Why did Travis Perkins (TPK) shares drop despite profit upgrades?

3 min read | October 29, 2021 07:28 AM BST | By Suhita Poddar

Highlights 

  • Building materials group Travis Perkins’ shares fell over around 3 per cent despite increasing its profit outlook in its Q3 2021 trading update.
  • The group reported group sales growth at 13.1 per cent on a one year like-for-like basis, and at 13.3 per cent on a two-year like-for-like basis
  • It now estimates its FY 2021 adjusted operating profit to be at least £340 million, due to solid performance.

Building materials group Travis Perkins’s (LON:TPK) shares fell sharply on Thursday, despite the group increasing its profit targets for FY 2021 in its Q3 2021 trading update.

Its noteworthy that the group has raised its profit target three times in the last 5 months.

Travis Perkins PLC’s (LON: TPK) share price performance

Travis Perkins’ shares closed at GBX 1,540.50, down by 2.84 per cent on Thursday, while the FTSE 250 index closed at 23,199.87, up by 0.12 per cent.

Comparatively, the retailers’ sectoral index was at 2,894.78, down by 0.63 per cent.

TPK’s share price and volume

(Image source: EODHD/Others)

The group’s market cap stood at £3,546.36 million, and its one-year return is at 67.96 per cent as of 28 October.

Travis Perkins Q3 2021 trading update

The company reported its group sales growth was at 13.1 per cent on a one-year like-for-like basis and at 13.3 per cent on a two-year like-for-like basis. Also, its YTD 2021 sales growth was at 31.7 per cent on a one-year like-for-like basis and at 28.7 per cent on a two-year like-for-like basis.

The group’s merchanting business’ Q3 2021 one year like-for-like sales growth was at 15.3 per cent and at 11.8 per cent on a two-year like-for-like basis.

Also, its Q3 2021 Tool Station business sales growth was at 1.4 per cent on a one-year like-for-like basis and at 25.2 per cent on a two-year like-for-like basis. The data indicated that its Q3 2021 customer mix reverted to normal levels after very high demand from DIY customers in the past year.

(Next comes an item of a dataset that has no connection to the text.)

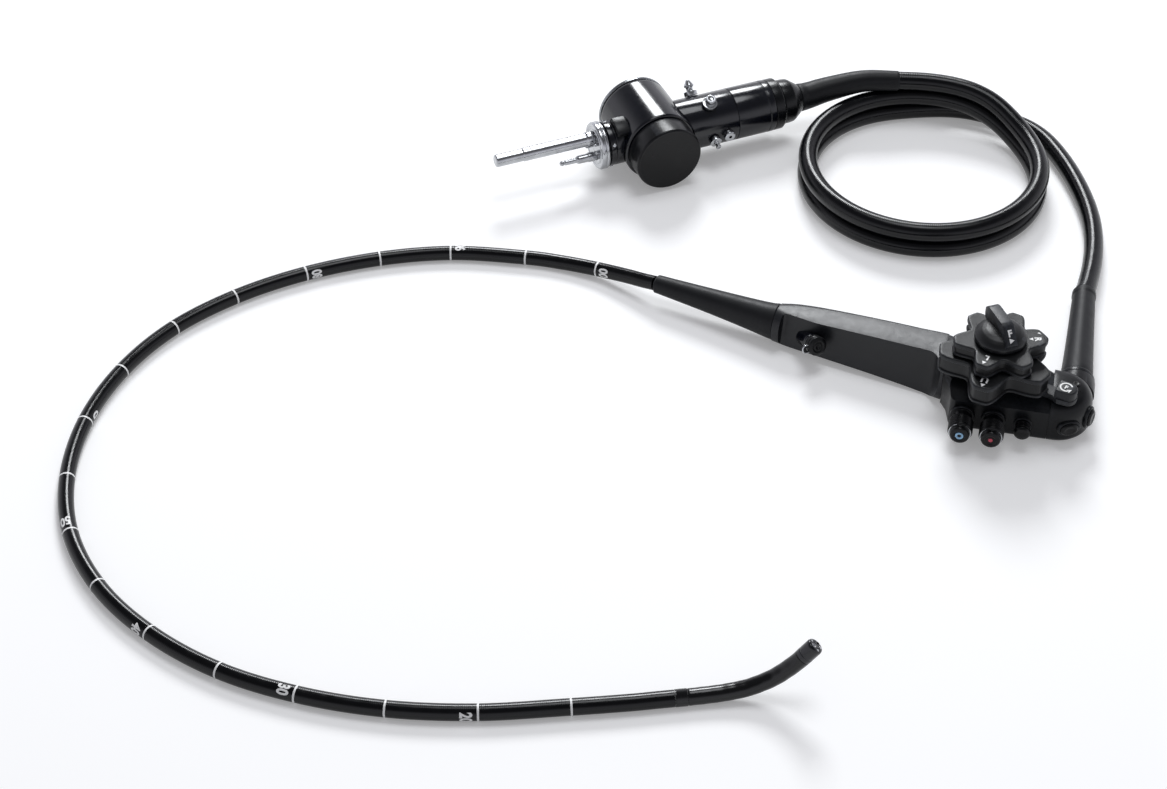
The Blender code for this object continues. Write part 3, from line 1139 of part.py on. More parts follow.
def build_connector():
    """Connector: flange with its pins, barrel, cross housing, sleeves, neck and fittings."""
    cross = (0.0, 1.0, 0.0)
    flange = [(0.0, FLANGE_LENGTH), (BARREL_RADIUS - 0.0006, FLANGE_LENGTH), (FLANGE_RADIUS - 0.0003, FLANGE_LENGTH - 0.0004),
              (FLANGE_RADIUS, FLANGE_LENGTH - 0.0018), (FLANGE_RADIUS, 0.0010), (FLANGE_RADIUS - 0.0010, 0.0),
              (0.0, 0.0)]
    ring = turned_part("flange_ring", flange, 24, "steel", CONNECTOR, connector_frame(0.0))
    for name, radius, (side, height) in (("guide", GUIDE_RADIUS, GUIDE_OFFSET), ("pin", PIN_AIR_RADIUS, PIN_AIR_OFFSET)):
        seat = rod_mesh(name, radius + GAP, -0.002, PIN_SEAT_DEPTH, 20)
        cut(ring, cutter(name + "_seat", seat, CONNECTOR, connector_frame(0.0, side, height)))
    foot = GAP - PIN_SEAT_DEPTH
    out = (-1.0, 0.0, 0.0)
    side, height = GUIDE_OFFSET
    guide = [(0.0, GUIDE_LENGTH), (GUIDE_RADIUS - 0.0008, GUIDE_LENGTH), (GUIDE_RADIUS - 0.0004, GUIDE_LENGTH - 0.0006),
             (GUIDE_RADIUS - 0.0004, GUIDE_LENGTH - 0.0200), (GUIDE_RADIUS, GUIDE_LENGTH - 0.0206),
             (GUIDE_RADIUS, foot), (0.0, foot)]
    turned_part("light_guide_tube", guide, 16, "steel", CONNECTOR, connector_frame(0.0, side, height, out))
    side, height = PIN_AIR_OFFSET
    thin = PIN_AIR_RADIUS - 0.0011
    air = [(0.0, PIN_AIR_LENGTH), (thin - 0.0004, PIN_AIR_LENGTH), (thin, PIN_AIR_LENGTH - 0.0006),
           (thin, PIN_AIR_LENGTH - 0.0120), (PIN_AIR_RADIUS, PIN_AIR_LENGTH - 0.0124),
           (PIN_AIR_RADIUS, foot), (0.0, foot)]
    turned_part("air_pin", air, 16, "steel", CONNECTOR, connector_frame(0.0, side, height, out))

    barrel = round_casing("front_barrel", FLANGE_LENGTH + GAP, HOUSING_AT, BARREL_RADIUS, BARREL_WALL, "shell_black")
    sleeve = round_casing("front_sleeve", HOUSING_AT, SLEEVE_JOINT, SLEEVE_RADIUS, SLEEVE_WALL, "shell_black")
    for part in (barrel, sleeve):
        rod = rod_mesh("clear", HOUSING_RADIUS + GAP, -0.060, 0.060, 32)
        cut(part, cutter(part.name + "_clear", rod, CONNECTOR, connector_frame(HOUSING_AT, 0.0, 0.0, cross)))

    inner = HOUSING_RADIUS - HOUSING_WALL
    housing = [(inner, HOUSING_BACK), (HOUSING_RADIUS - 0.0020, HOUSING_BACK), (HOUSING_RADIUS, HOUSING_BACK - 0.0022),
               (HOUSING_RADIUS, -HOUSING_JOINT + 0.0010), (HOUSING_RADIUS - 0.0010, -HOUSING_JOINT),
               (inner, -HOUSING_JOINT)]
    turned_part("cross_housing", housing, 32, "shell_black", CONNECTOR, connector_frame(HOUSING_AT, 0.0, 0.0, cross))
    joint = -HOUSING_JOINT - GAP
    cap = [(0.0, joint), (CAP_RADIUS, joint), (CAP_RADIUS, -CAP_FACE + 0.0012), (CAP_RADIUS - 0.0012, -CAP_FACE),
           (0.0, -CAP_FACE)]
    turned_part("housing_cap", cap, 32, "shell_black", CONNECTOR, connector_frame(HOUSING_AT, 0.0, 0.0, cross))
    low = HOUSING_BACK - CONTACT_SEAT
    high = HOUSING_BACK + CONTACT_LENGTH
    contact = [(0.0, high - 0.0020), (CONTACT_RADIUS - 0.0035, high - 0.0020), (CONTACT_RADIUS - 0.0035, high),
               (CONTACT_RADIUS - 0.0006, high), (CONTACT_RADIUS, high - 0.0006), (CONTACT_RADIUS, low), (0.0, low)]
    turned_part("contact_plug", contact, 32, "steel", CONNECTOR, connector_frame(HOUSING_AT, 0.0, 0.0, cross))

    rear = round_casing("rear_sleeve", SLEEVE_JOINT + GAP, SLEEVE_END, SLEEVE_RADIUS, SLEEVE_WALL, "shell_black")
    ring_end = SLEEVE_END + NECK_RING_LENGTH
    neck = [(0.0, NECK_END), (NECK_RADIUS, NECK_END), (NECK_RADIUS + 0.0045, NECK_END - 0.0062),
            (NECK_RADIUS + 0.0052, NECK_END - 0.0075), (NECK_RADIUS + 0.0056, ring_end + 0.0008),
            (NECK_RADIUS + 0.0048, ring_end + 0.0004), (SLEEVE_RADIUS - 0.0012, ring_end),
            (SLEEVE_RADIUS - 0.0002, ring_end - 0.0010), (SLEEVE_RADIUS - 0.0002, SLEEVE_END + GAP),
            (0.0, SLEEVE_END + GAP)]
    turned_part("neck_ring", neck, 24, "shell_black", CONNECTOR, connector_frame(0.0))
    build_fittings(sleeve, rear)


def fitting_frame(along, angle, radius):
    """Frame on a round casing, Z along its outward radius. Angle 0 is up, positive towards the viewer."""
    turn = math.radians(angle)
    outward = (0.0, -math.sin(turn), math.cos(turn))
    place = (along, outward[1] * radius, outward[2] * radius)
    return frame_along(place, outward, (1.0, 0.0, 0.0))


def build_fittings(sleeve, rear):
    """Suction nipple, earth stud, water port and the clip on the barrel."""
    bed = -SLEEVE_WALL - 0.0010
    nipple = [(0.0, 0.0118), (0.0012, 0.0118), (0.0036, 0.0078), (0.0036, 0.0068), (0.0024, 0.0062), (0.0024, 0.0040),
              (0.0048, 0.0034), (0.0048, GAP), (0.0030, GAP), (0.0030, bed), (0.0, bed)]
    stud = [(0.0, 0.0084), (0.0030, 0.0084), (0.0036, 0.0076), (0.0036, 0.0050), (0.0030, 0.0044), (0.0030, 0.0036),
            (0.0052, 0.0032), (0.0052, 0.0005), (0.0032, 0.0005), (0.0032, bed), (0.0, bed)]
    port = [(0.0, 0.0062), (0.0014, 0.0062), (0.0016, 0.0050), (0.0016, 0.0030), (0.0034, 0.0026), (0.0034, 0.0004),
            (0.0026, 0.0004), (0.0026, bed), (0.0, bed)]
    makes = {
        "suction_nipple": (nipple, FITTINGS_AT - 0.003, -42.0, 0.0030),
        "earth_stud": (stud, FITTINGS_AT + 0.002, 22.0, 0.0032),
        "water_port": (port, FITTINGS_AT + 0.002, 104.0, 0.0026),
    }
    for name, (profile, along, angle, stem) in makes.items():
        frame = fitting_frame(along, angle, SLEEVE_RADIUS)
        turned_part(name, profile, 12, "steel", CONNECTOR, frame)
        hole = rod_mesh(name, stem + GAP, -0.008, 0.008, 16)
        cut(sleeve, cutter(name + "_hole", hole, CONNECTOR, frame))
    clip_start = FLANGE_LENGTH + 0.0055
    clip_end = HOUSING_AT - HOUSING_RADIUS + 0.0060
    half = 0.0080
    low = BARREL_RADIUS * math.cos(math.asin(half / BARREL_RADIUS)) - 0.0015
    clip = box_mesh("label_clip", (clip_start, -half, low), (clip_end, half, BARREL_RADIUS + 0.0038))
    lean = Matrix.Rotation(math.radians(18.0), 4, "X")
    part = add_object("label_clip", clip, "shell_black", CONNECTOR, lean)
    rod = rod_mesh("clip_bed", BARREL_RADIUS + GAP, 0.0, 0.060, 32)
    cut(part, cutter("clip_bed", rod, CONNECTOR, connector_frame(0.0)))
    rod = rod_mesh("clip_clear", HOUSING_RADIUS + GAP, -0.060, 0.060, 40)
    cut(part, cutter("clip_clear", rod, CONNECTOR, connector_frame(HOUSING_AT, 0.0, 0.0, (0.0, 1.0, 0.0))))


def build():
    """Builds every part."""
    build_head_shell()
    build_end_cover()
    build_bottom_cover()
    build_chassis()
    build_shafts()
    build_knobs()
    build_lock_knob()
    build_lock_lever()
    for name, place in VALVE_PLACES.items():
        build_valve(name, place)
    build_switches()
    build_grip()
    build_port()
    build_insertion_tube()
    build_bending_section()
    build_universal_cord()
    build_connector()
    build_connector_boot()


build()
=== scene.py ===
import json
import math

import bmesh
import bpy
from mathutils import Matrix, Vector


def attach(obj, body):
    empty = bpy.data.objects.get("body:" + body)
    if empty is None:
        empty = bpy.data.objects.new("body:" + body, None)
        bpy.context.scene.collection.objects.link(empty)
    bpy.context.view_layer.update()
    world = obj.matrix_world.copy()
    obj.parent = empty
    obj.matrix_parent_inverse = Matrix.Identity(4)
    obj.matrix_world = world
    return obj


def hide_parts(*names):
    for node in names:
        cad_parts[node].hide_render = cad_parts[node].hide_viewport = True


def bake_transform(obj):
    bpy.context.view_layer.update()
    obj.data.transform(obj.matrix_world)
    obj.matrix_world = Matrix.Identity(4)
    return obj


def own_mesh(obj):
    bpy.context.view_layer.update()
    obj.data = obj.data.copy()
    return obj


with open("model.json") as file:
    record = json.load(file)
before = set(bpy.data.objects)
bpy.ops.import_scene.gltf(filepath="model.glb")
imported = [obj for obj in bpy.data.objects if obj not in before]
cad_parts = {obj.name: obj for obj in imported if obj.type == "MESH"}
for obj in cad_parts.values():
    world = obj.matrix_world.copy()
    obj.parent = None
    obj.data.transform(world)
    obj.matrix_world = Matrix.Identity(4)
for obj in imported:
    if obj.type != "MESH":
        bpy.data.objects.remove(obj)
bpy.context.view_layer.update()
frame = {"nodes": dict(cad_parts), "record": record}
NODES = frame["nodes"]
UP = Vector((0.0, 0.0, 1.0))
ALONG_X = (1.0, 0.0, 0.0)
ALONG_Y = (0.0, 1.0, 0.0)
TO_FRONT = (0.0, -1.0, 0.0)

# Sizes shared with the part's source, in metres
TUBE_DIAMETER = 0.0098
TUBE_REST_Z = 0.0050
CORD_DIAMETER = 0.0130
COIL_CENTRE = Vector((-0.1147, 0.2114, 0.0))
COIL_RADIUS = 0.0810
HEAD_TURN = math.radians(12.0)
HEAD_TOP = 0.0320
HEAD_FRONT = 0.0205
HEAD_SEAM = 0.0360
GRIP_SEAM = 0.0310
SEAM_GAP = 0.0003
END_CENTRE = 0.0400
END_REACH = 0.0215
CORD_PLACE = 0.0505
CORD_HEIGHT = 0.0165
BEND_HEADING = math.radians(31.5)
BEND_START = Vector((-0.0808, -0.2975, TUBE_REST_Z))
CONNECTOR_TURN = math.radians(46.4)
CONNECTOR_PLACE = Vector((-0.3272, 0.1248, 0.0262))

HEAD = Matrix.Rotation(HEAD_TURN, 4, "Z")
CONNECTOR = Matrix.Translation(CONNECTOR_PLACE) @ Matrix.Rotation(CONNECTOR_TURN, 4, "Z")


# Camera

def make_camera():
    """The camera at the photograph's viewing angle."""
    data = bpy.data.cameras.new("camera")
    data.lens = 73.27
    data.sensor_width = 36.0
    data.clip_start = 0.01
    data.clip_end = 50.0
    camera = bpy.data.objects.new("camera", data)
    camera.location = (0.22407, -1.10855, 0.9999)
    camera.rotation_euler = (math.radians(48.25), 0.0, math.radians(24.4))
    bpy.context.scene.collection.objects.link(camera)
    bpy.context.scene.camera = camera


make_camera()


# Points and lines

def mm(*rows):
    """Rows of numbers given in millimetres, in metres."""
    return [tuple(value / 1000.0 for value in row) for row in rows]


def circle(count):
    """Even turns once round, in radians."""
    return [math.tau * step / count for step in range(count)]


def around(turn, radius, centre=(0.0, 0.0)):
    """Point on a circle."""
    return (centre[0] + radius * math.cos(turn), centre[1] + radius * math.sin(turn))


def spoke(turn):
    """Level direction at a turn."""
    return Vector((*around(turn, 1.0), 0.0))


def arc(centre, radius, start, end, count):
    """Points of an arc, angles in degrees."""
    turns = [math.radians(start + (end - start) * step / (count - 1)) for step in range(count)]
    return [around(turn, radius, centre) for turn in turns]


def raised(outline, height):
    """An outline at a height."""
    return [(x, y, height) for x, y in outline]


def eased(share):
    """A smooth step from 0 to 1."""
    share = min(1.0, max(0.0, share))
    return share * share * (3.0 - 2.0 * share)


def frame_along(start, direction, up=UP):
    """Matrix at a point whose Z runs along a direction and whose Y leans towards up."""
    axis = Vector(direction).normalized()
    side = Vector(up).cross(axis)
    if side.length < 1e-6:
        side = Vector(ALONG_X)
    side.normalize()
    turn = Matrix((side, axis.cross(side), axis)).transposed().to_4x4()
    return Matrix.Translation(Vector(start)) @ turn


def rounded_corner(before, corner, after, radius, count):
    """Points of one corner, rounded."""
    first = before - corner
    second = after - corner
    reach = min(radius, first.length * 0.45, second.length * 0.45)
    start = corner + first.normalized() * reach
    end = corner + second.normalized() * reach
    shares = [step / count for step in range(count + 1)]
    points = [start.lerp(corner, share).lerp(corner.lerp(end, share), share) for share in shares]
    return [tuple(point) for point in points]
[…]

DIY activity had witnessed a surge during the pandemic due to people willing to undertake more DIY projects at home amid lockdowns.

The group also increased its FY 2021 adjusted operating profit due to its solid performance, which is now estimated to be not less than £340 million. This figure also includes about £40 million in property profits.

Bottom Line

The UK construction sector has seen significant growth recently. However, the sector is expected to be impacted by the rise in raw material costs, a severe supply chain issue affecting the UK and also challenges with global sourcing.

However, the group’s CEO, Nick Roberts, stated that Travis Perkins was handling UK’s supply chain and cost inflation very capably. Roberts also added that the group’s end-market demand was still robust and that the group was well-positioned for future growth.

Moreover, the group also said that its Tool Station business had seen minimal disruption in customer service.